- Tankōbon volume cover

歩くひと (Aruku Hito)
- Written by: Jiro Taniguchi
- Published by: Kodansha
- English publisher: Fanfare/Ponent Mon
- Magazine: Morning Party Zōkan
- Original run: 1990 – 1991
- Volumes: 1
- Original network: NHK BS4K
- Original run: April 5, 2020 – 2021
- Episodes: 10
- Anime and manga portal

= The Walking Man (manga) =

Japanese manga series

The Walking Man (歩くひと, Aruku Hito) is a Japanese manga series by Jiro Taniguchi. It was serialized in Kodansha's Morning Party Zōkan from 1990 to 1991. It has been published in English by Fanfare/Ponent Mon and in French by Casterman, and a live-action adaptation aired in Japan in 2020. It was nominated for Best U.S. Edition of International Material—Japan at the 2007 Eisner Awards.

== Synopsis ==
A man walks through his neighborhood and his city, taking time to observe little everyday things.

== Publication ==
The Walking Man was written and illustrated by Jiro Taniguchi.
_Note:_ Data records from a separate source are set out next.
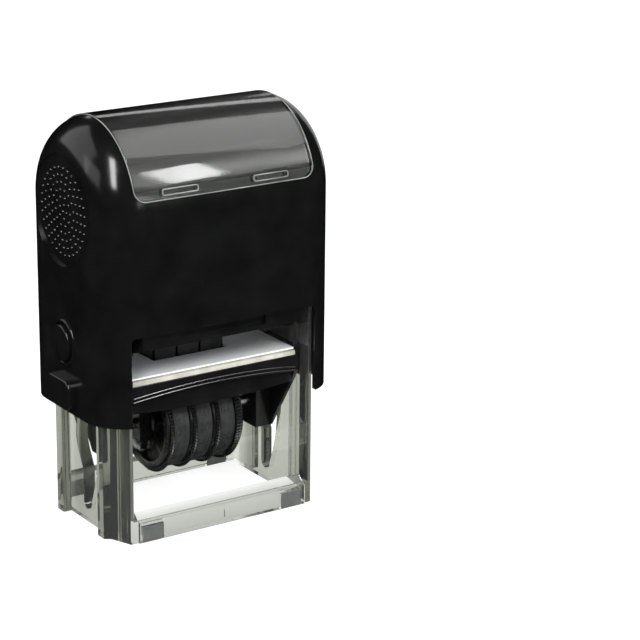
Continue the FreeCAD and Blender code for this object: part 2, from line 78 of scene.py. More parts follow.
# %% A function for moulded finishes
def add_noise(tree, size, detail, seed):
    """Noise that repeats about every `size` metres, in the object's own coordinates."""
    place = tree.nodes.new("ShaderNodeTexCoord")
    shift = tree.nodes.new("ShaderNodeMapping")
    shift.inputs["Location"].default_value = (seed, seed * 0.37, seed * 0.73)
    noise = tree.nodes.new("ShaderNodeTexNoise")
    noise.inputs["Scale"].default_value = 1.0 / size
    noise.inputs["Detail"].default_value = detail
    tree.links.new(place.outputs["Object"], shift.inputs["Vector"])
    tree.links.new(shift.outputs["Vector"], noise.inputs["Vector"])
    return noise.outputs["Fac"]


def spread(tree, value, low, high):
    """Maps noise, which mostly lies between 0.3 and 0.7, onto a range."""
    ramp = tree.nodes.new("ShaderNodeMapRange")
    ramp.inputs["From Min"].default_value = 0.3
    ramp.inputs["From Max"].default_value = 0.7
    ramp.inputs["To Min"].default_value = low
    ramp.inputs["To Max"].default_value = high
    tree.links.new(value, ramp.inputs["Value"])
    return ramp.outputs["Result"]


def moulded(name, dark, light, rough, grain, lift, drift=9 * mm, **fixed):
    """Finish whose colour drifts between two tones and whose roughness drifts between two values."""
    material = bpy.data.materials.new(name)
    material.use_nodes = True
    tree = material.node_tree
    shader = tree.nodes["Principled BSDF"]
    mix = tree.nodes.new("ShaderNodeMix")
    mix.data_type = "RGBA"
    mix.inputs["A"].default_value = (*dark, 1)
    mix.inputs["B"].default_value = (*light, 1)
    tree.links.new(spread(tree, add_noise(tree, drift, 4, 1.3), 0, 1), mix.inputs["Factor"])
    tree.links.new(mix.outputs["Result"], shader.inputs["Base Color"])
    tree.links.new(spread(tree, add_noise(tree, drift * 0.6, 5, 4.1), *rough), shader.inputs["Roughness"])
    bump = tree.nodes.new("ShaderNodeBump")
    bump.inputs["Distance"].default_value = lift
    bump.inputs["Strength"].default_value = 1.0
    tree.links.new(add_noise(tree, grain, 3, 7.7), bump.inputs["Height"])
    tree.links.new(bump.outputs["Normal"], shader.inputs["Normal"])
    for socket, value in fixed.items():
        shader.inputs[socket.replace("_", " ")].default_value = value
    material.diffuse_color = (*light, 1)
    print("finish", name)
    return material


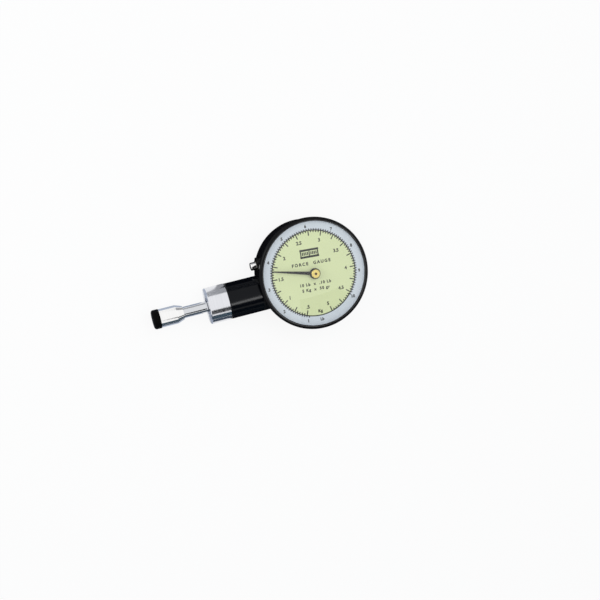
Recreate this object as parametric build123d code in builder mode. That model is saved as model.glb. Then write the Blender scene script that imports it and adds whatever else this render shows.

It was serialized in issues 30 to 47 of Kodansha's Morning Party Zōkan between 1990 and 1991. Translations have been licensed and published in English by Fanfare/Ponent Mon and in French by Casterman.

== Media ==
The Walking Man was adapted into a Japanese television drama starring Arata Iura that aired weekly on NHK BS4K beginning April 5, 2020.

== Reception ==
The manga has been described as poetry or meditation and compared to the works of Yasujirō Ozu. In 2007, it was nominated for an Eisner Award in the Best U.S. Edition of International Material—Japan category.